全然関係ないけどセブンジャーニーって響きが格好いい。




***


バイト先に一人の常連がいた。彼女はバイト内で「先生」というあだ名をつけて呼ばれていた。由来は知らない。私が来た時にはもう先生と呼ばれていた。私はそれに順じただけだ。

先生は好き嫌いが多かった。いつもメニューで頭を悩ませていた。なかなか決まらない時は、私も一緒に迷った。これにします?ダメ。あれにします?ダメ。長時間悩んでは、厨房の奥で待機している店長をやきもきさせるのが彼女はとても得意だった。

先生は初老の女性だった。耳が遠く、時には大声で何回も繰り返さなければならなかったが、私が何か言う度に、にこやかに微笑んでくれた。あの年齢の女性というのは、どうしてあんなにも穏やかに微笑むことが出来るのだろうか。私は彼女が微笑む度に、己の祖母を思い出した。

私の祖母は、その娘である私の母と仲が悪かった。母は祖母を己の母だと思ったことが無く、祖母は母を己が娘だと思ったことが無いらしい。私は子を産んだことはないが、血肉をわけた母娘がどうしてそんなに互いに冷たい態度を取れるのか、全く理解が出来ない。母と私の関係がすこぶる良好である事は、私がその関係に理解の及ばない原因の一つかもしれない。
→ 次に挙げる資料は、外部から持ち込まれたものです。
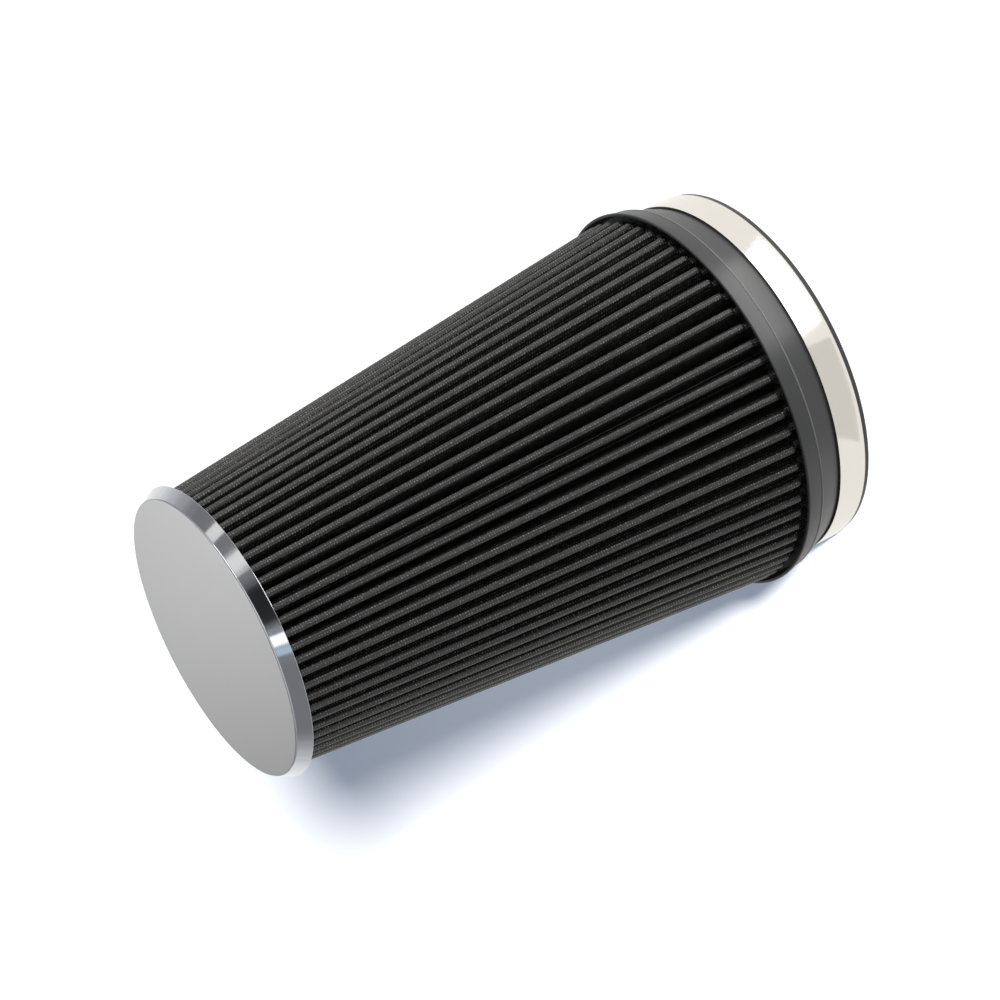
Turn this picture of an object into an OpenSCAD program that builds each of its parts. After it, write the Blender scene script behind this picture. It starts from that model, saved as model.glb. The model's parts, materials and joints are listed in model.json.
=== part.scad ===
// Conical clamp-on air filter with a pleated element, a drawn metal cap,
// a moulded flange and a worm drive clamp.
// It stands on the open mouth: Z runs up the filter's axis to the cap, and
// the origin is the centre of the mouth's end face.

/* [Overall] */
// Length from the mouth's end face to the cap's face
filter_length = 228; // [180:1:260]

/* [Flange] */
// Inside diameter of the mouth, which slides over the intake pipe
mouth_bore_d = 127; // [110:0.5:127.5]
// Outside diameter of the neck under the clamp
neck_d = 134.7; // [133.5:0.1:135.1]
// Height of the neck from the end face to the taper
neck_h = 13.1; // [13.1:0.1:15]
// Outside diameter of the collar that holds the pleats
collar_d = 144.8; // [144:0.2:150]
// How much less the diameter is at the ridge than at the collar's edge
ridge_drop = 3; // [1:0.2:3.6]
// Height of the ridge, where the moulds part
ridge_h = 23.4; // [22:0.2:24.6]
// Height of the collar's front edge
collar_h = 30.4; // [29:0.1:35]
// Wall of the collar outside the pleats
collar_wall = 1.1; // [0.8:0.1:1.2]
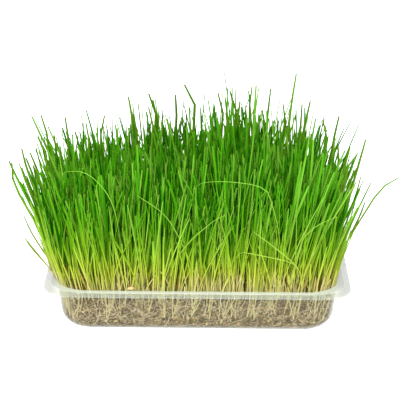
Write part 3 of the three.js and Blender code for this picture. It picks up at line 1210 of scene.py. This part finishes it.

私は祖母が好きだった。幼少の頃から成長した今も、ずっと己の祖母だと思って生きてきた。私は些か人間関係に鈍感なところがあり、母が胸の内を私にぽろりと零すまで、冷たい関係に気付きもしなかった。不和を悟ってしまった母も、その時は大層衝撃を受けただろうが、私も母の零した言葉に少なからず衝撃を受けた。

祖母は決して温和ではなかったが、朗らかに笑う人だった。祖母はどんな気持ちで私に微笑いかけてくれていたのだろう。どんなに血が繋がっていても、私は祖母にとって心の他人の娘だ。祖母は私を孫として見ていてくれていたのだろうか。

私は先生を見送る時、ありがとうございましたと頭を下げながら、血の繋がりが心の繋がりではないことを思い出すのだった。



30 minutes / 800 words


***


先生と祖母の微笑みを良く似ていると思うのは、きっと、一歩引いたところから贈られる笑みだからなのですよ。